Saso now hopes to improve on her three previous tournament starts when the 24th player in the Women’s World Amateur Golf Rankings failed to advance past the Round of 32. She did reach the semifinals of the 2016 U.S. Women’s Amateur Championship at Rolling Green Golf Club in Springfield, Pa.
“I really don’t play in match play except at USGA championships,” Saso said, “so to be honest, I am a little nervous. But I’m trying to prepare and set myself up well.”
Saso’s second-round opponent will be No. 33-ranked Phoebe Brinker of Wilmington, Del., the niece of longtime Connecticut resident and PGA of America president Suzy Whaley and cousin of three-time Connecticut Women’s Amateur champion Kelly Whaley. Brinker, who tied for 13th in the PGA Girls Junior Championship, won the 17th hole with a par for a 1-up over No. 32 Valery Plata of Columbia in a match in which neither player led by more than one hole. In fact, the match was tied for 11 of the 18 holes.
Alexandra Lapple of Ridgefield shot 162 and failed to qualify for match play.
The PGA of America’s Boys Junior Championship is July 28-Aug. 2 at Keney Park GC. The Girls and Boys Championships are the first national events hosted by the Connecticut Section PGA. Suzy Whaley will again be on hand for the final two rounds and present the Jack Nicklaus Trophy to the winner.
Connecticut players in the tournament are Alexander Gu, 17, who will be a senior at Darien High and won the Section PGA Boys Junior Championship and CIAC State Open and tied for second in the Division I Championship this year and was Coaches All-State selection; Alex Aurora, 18, of Hamden, who tied for second in the Section PGA Boys Championship and the CIAC Division I Championship and State Open and was Coaches All-State selection while at Hamden High and will play at Lehigh in the fall; Ben James, 16, of Milford, the 2018 New England Junior Amateur champion who captured the American Junior Golf Association event in Killington, Vt, three weeks ago and then the CSGA Junior Championship and finished third overall and low amateur in the Connecticut Open on Sunday; Chris Fosdick, 18, of Middlefield, won the 2018 Junior Hub Championship and inaugural CIAC State Open and finished second in the CIAC Division I Championship in 2019, when he was medalist in nine of 13 regular-season matches and an All-State selection for the third time while at Xavier High School in Middletown before heading to Florida Southern; and Jeremy Yun, 16, of Old Saybrook, who finished second in the CIAC Division I Championship, won the AJGA Kansas Junior Championship on June 19 and then tied for fourth and parred the first playoff hole in the Section PGA Boys Championship to earn the final berth in the national championship.
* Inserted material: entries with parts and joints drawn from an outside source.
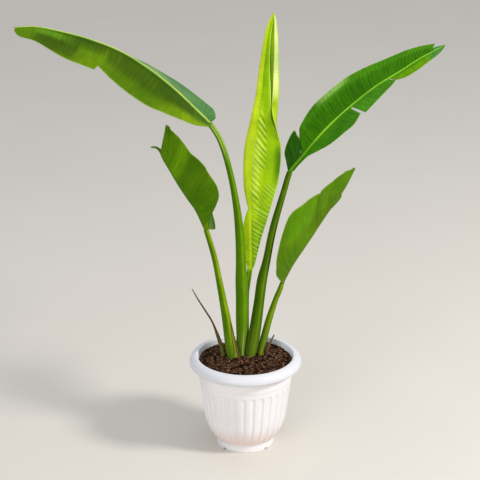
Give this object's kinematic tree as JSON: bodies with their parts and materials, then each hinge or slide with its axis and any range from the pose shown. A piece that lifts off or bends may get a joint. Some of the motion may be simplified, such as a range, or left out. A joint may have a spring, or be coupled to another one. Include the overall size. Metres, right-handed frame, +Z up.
{
  "type": "potted travelers palm",
  "caption": "Young travelers palm with a flat fan of long-stalked paddle leaves, a rolled centre leaf and dry remains, planted in soil in a round fluted white pot.",
  "frame": {"origin": "centre of the pot's foot ring on the surface it stands on, which is also the bottom centre of the bounding box", "axes": "+Z up; the fan of leaves is turned 28 degrees about Z from X, its left leaves reach towards -X and -Y and its right leaves towards +X and +Y; Y is the shortest extent"},
  "size_m": [0.731, 0.3857, 0.8258],
  "materials": {
    "pot": "satin",
    "soil": "matte",
    "leaf_green": "satin",
    "leaf_deep_green": "satin",
    "leaf_young": "satin",
    "dry_stalk": "matte"
  },
  "bodies": {
    "root": {"pot": "pot", "soil": "soil", "leaf_upper_left": "leaf_green", "leaf_lower_left": "leaf_green", "leaf_upper_right": "leaf_deep_green", "leaf_lower_right": "leaf_green", "leaf_centre": "leaf_young", "dead_stalk_left": "dry_stalk", "dead_stub_right": "dry_stalk", "dry_sheath": "dry_stalk"}
  },
  "joints": []
}
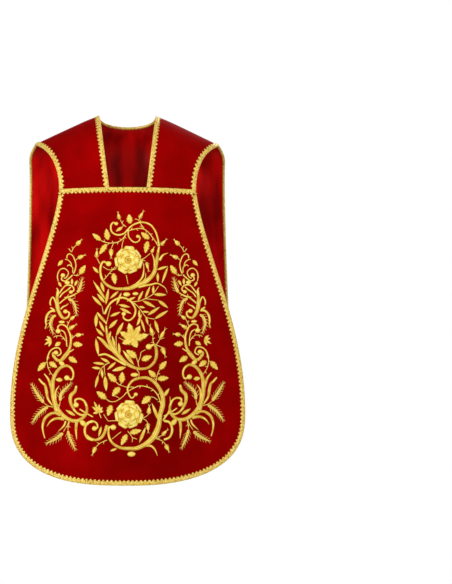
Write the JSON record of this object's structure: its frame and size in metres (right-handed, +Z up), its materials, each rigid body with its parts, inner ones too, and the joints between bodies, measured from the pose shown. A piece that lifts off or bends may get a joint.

https://www.usga.org/content/usga/home-page/championships/2019/u-s–girls–junior.html#!scoring

COX LEADS STATE WOMEN’S AMATEUR
Defending champion Kyra Cox bogeyed five of the first seven holes before rallying for a 4-over 76 and a four-stroke lead after the first round of the 54th Connecticut Women’s Amateur Championship at Oronoque Country Club in Stratford.
Cox, a 2018 John Jay High School grad who will start her sophomore year at Furman University next month, finished with three birdies and seven bogeys to overtake Alexandrea Fox of the Connecticut PGA Junior Golf Association from Ellington. Fox’s 2-over 38 on the front nine gave her a one-stroke lead, but she started the back nine with four of her six bogeys down the stretch in a 42 for 80.
Fox won the 2018 Connecticut Section PGA Jack Kelly Junior Tournament of Champions and finished second in the Player of the Year race to Lapple.
Meghan Mitchell of the CSGA Club For Schools is third at 81, two ahead of Emily Cohen of the Country Club of Darien.
Cox, who lives in South Salem, N.Y., and plays out of Centennial Golf Club in Carmel, N.Y., shot 5-under 211 and won by eight strokes over Sarah Houle last year at Hartford Golf Club and is coming off a wire-to-wire seven-stroke victory in the New York State Women’s Amateur Championship, which she also won in 2015. Before the Women’s State Amateur, she said she is focusing on the process, not thinking about the results.
“I don’t want to go in thinking about winning and put a lot of added pressure on myself,” said Cox, 19, who was troubled by some back issues this spring but is healthy now. “I’ll play a practice round and develop a game plan for the course and then just do my best to execute it.”
Cox, who became the tournament’s first African-American winner last year, has increased her clubhead speed while working with Furman coach Jeff Huhl and hits her best drives as long as 280 yards. That has led to more work with her shorter irons to try to take advantage of her new length and her putting with her father, Keith.
The tournament is being played over 36 holes for the first time in history. It is Oronoque’s second Amateur, the first won by Erica Barnes of Timberlin GC in Berlin in 2010.
The Desmond Muirfield-designed Oronoque course, completed in 1972, made Golf Digest’s 50 Toughest Courses and has some out-of-the-box features such as bunkers shaped like a shark’s teeth. The narrow layout with many doglegs, hogback greens and plenty of out of bounds also has large, perplexing greens that are the teeth of the course.
The high scores demonstrated how difficult the course can play. The final round is Thursday starting at 8 a.m., and Cox, Fox and Mitchell will be in the final group at 9:20 a.m.